## start

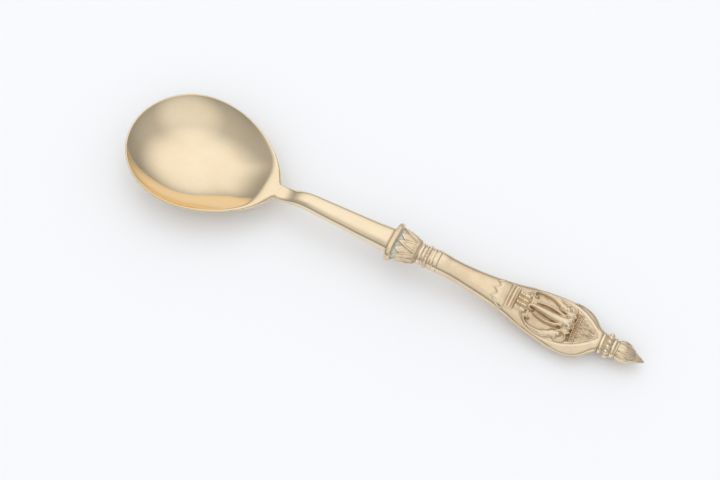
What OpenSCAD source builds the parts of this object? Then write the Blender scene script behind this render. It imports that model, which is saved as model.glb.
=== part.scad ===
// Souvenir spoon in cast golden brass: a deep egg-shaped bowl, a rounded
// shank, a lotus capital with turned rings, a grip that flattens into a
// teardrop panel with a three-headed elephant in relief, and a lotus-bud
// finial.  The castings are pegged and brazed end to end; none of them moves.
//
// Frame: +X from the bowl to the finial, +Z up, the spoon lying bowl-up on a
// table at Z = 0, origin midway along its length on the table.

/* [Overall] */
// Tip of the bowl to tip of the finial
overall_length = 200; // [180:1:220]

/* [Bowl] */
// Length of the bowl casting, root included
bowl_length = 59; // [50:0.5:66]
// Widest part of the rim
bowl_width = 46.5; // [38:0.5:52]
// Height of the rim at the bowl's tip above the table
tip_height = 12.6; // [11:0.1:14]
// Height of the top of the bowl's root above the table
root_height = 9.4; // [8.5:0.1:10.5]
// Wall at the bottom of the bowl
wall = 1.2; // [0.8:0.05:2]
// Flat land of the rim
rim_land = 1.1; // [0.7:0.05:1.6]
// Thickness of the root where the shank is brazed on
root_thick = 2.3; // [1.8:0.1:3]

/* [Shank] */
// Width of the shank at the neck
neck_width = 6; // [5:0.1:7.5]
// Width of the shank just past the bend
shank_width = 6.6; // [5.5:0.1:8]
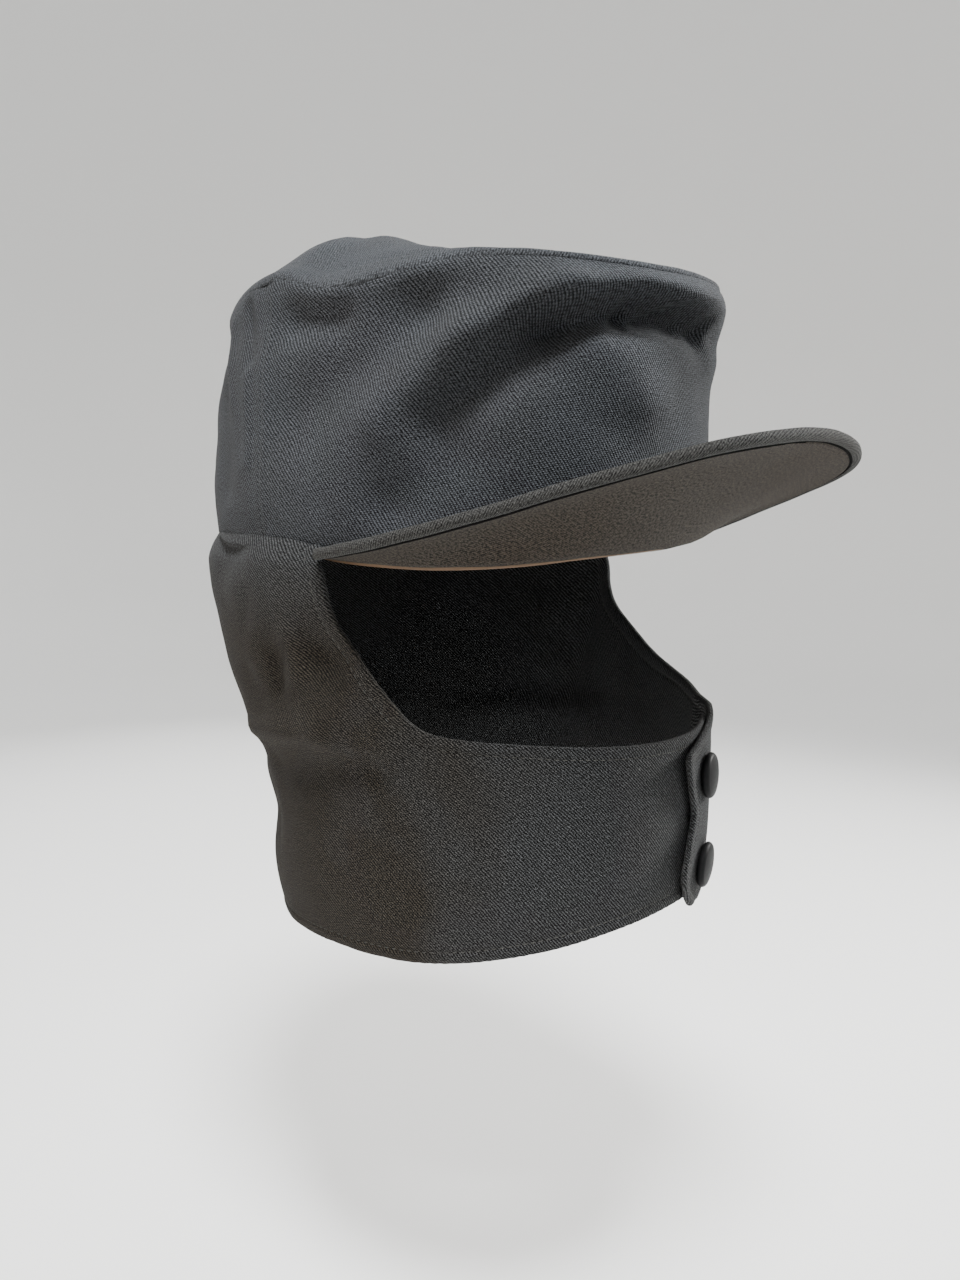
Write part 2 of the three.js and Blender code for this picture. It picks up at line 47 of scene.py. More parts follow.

## end

▶ **WHAT IS BEING ASKED**: Reproduce the complete data exactly as presented above.

▶ **WRITTEN RESPONSE**:
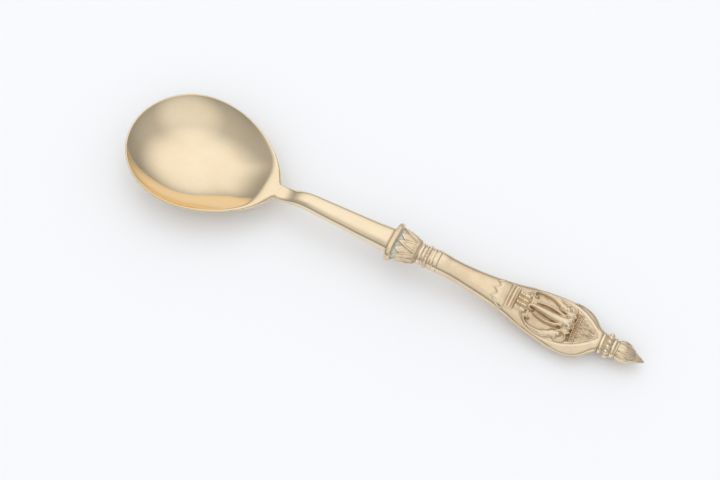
What OpenSCAD source builds the parts of this object? Then write the Blender scene script behind this render. It imports that model, which is saved as model.glb.
=== part.scad ===
// Souvenir spoon in cast golden brass: a deep egg-shaped bowl, a rounded
// shank, a lotus capital with turned rings, a grip that flattens into a
// teardrop panel with a three-headed elephant in relief, and a lotus-bud
// finial.  The castings are pegged and brazed end to end; none of them moves.
//
// Frame: +X from the bowl to the finial, +Z up, the spoon lying bowl-up on a
// table at Z = 0, origin midway along its length on the table.

/* [Overall] */
// Tip of the bowl to tip of the finial
overall_length = 200; // [180:1:220]

/* [Bowl] */
// Length of the bowl casting, root included
bowl_length = 59; // [50:0.5:66]
// Widest part of the rim
bowl_width = 46.5; // [38:0.5:52]
// Height of the rim at the bowl's tip above the table
tip_height = 12.6; // [11:0.1:14]
// Height of the top of the bowl's root above the table
root_height = 9.4; // [8.5:0.1:10.5]
// Wall at the bottom of the bowl
wall = 1.2; // [0.8:0.05:2]
// Flat land of the rim
rim_land = 1.1; // [0.7:0.05:1.6]
// Thickness of the root where the shank is brazed on
root_thick = 2.3; // [1.8:0.1:3]

/* [Shank] */
// Width of the shank at the neck
neck_width = 6; // [5:0.1:7.5]
// Width of the shank just past the bend
shank_width = 6.6; // [5.5:0.1:8]
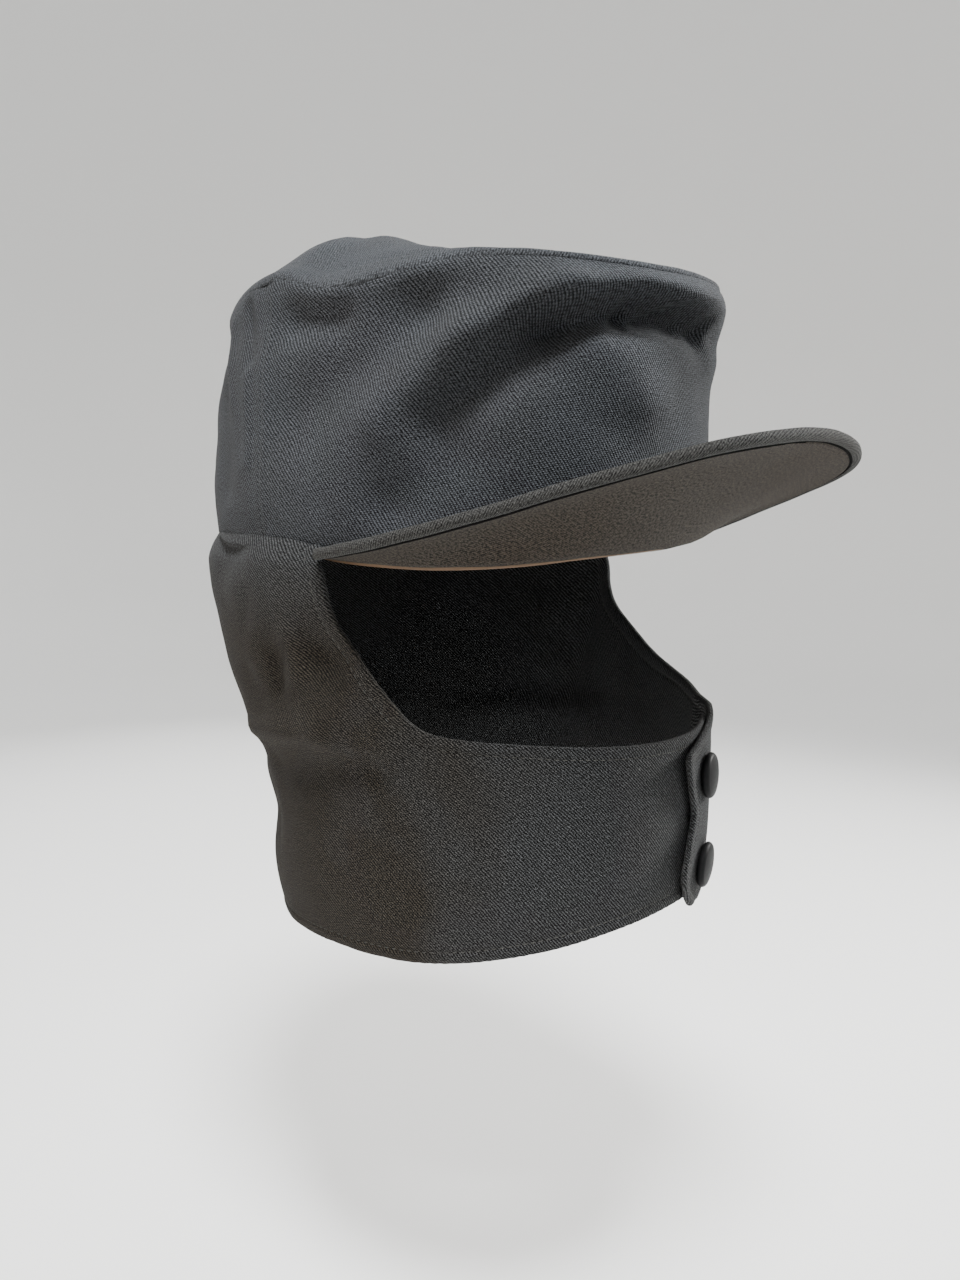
Write part 2 of the three.js and Blender code for this picture. It picks up at line 47 of scene.py. More parts follow.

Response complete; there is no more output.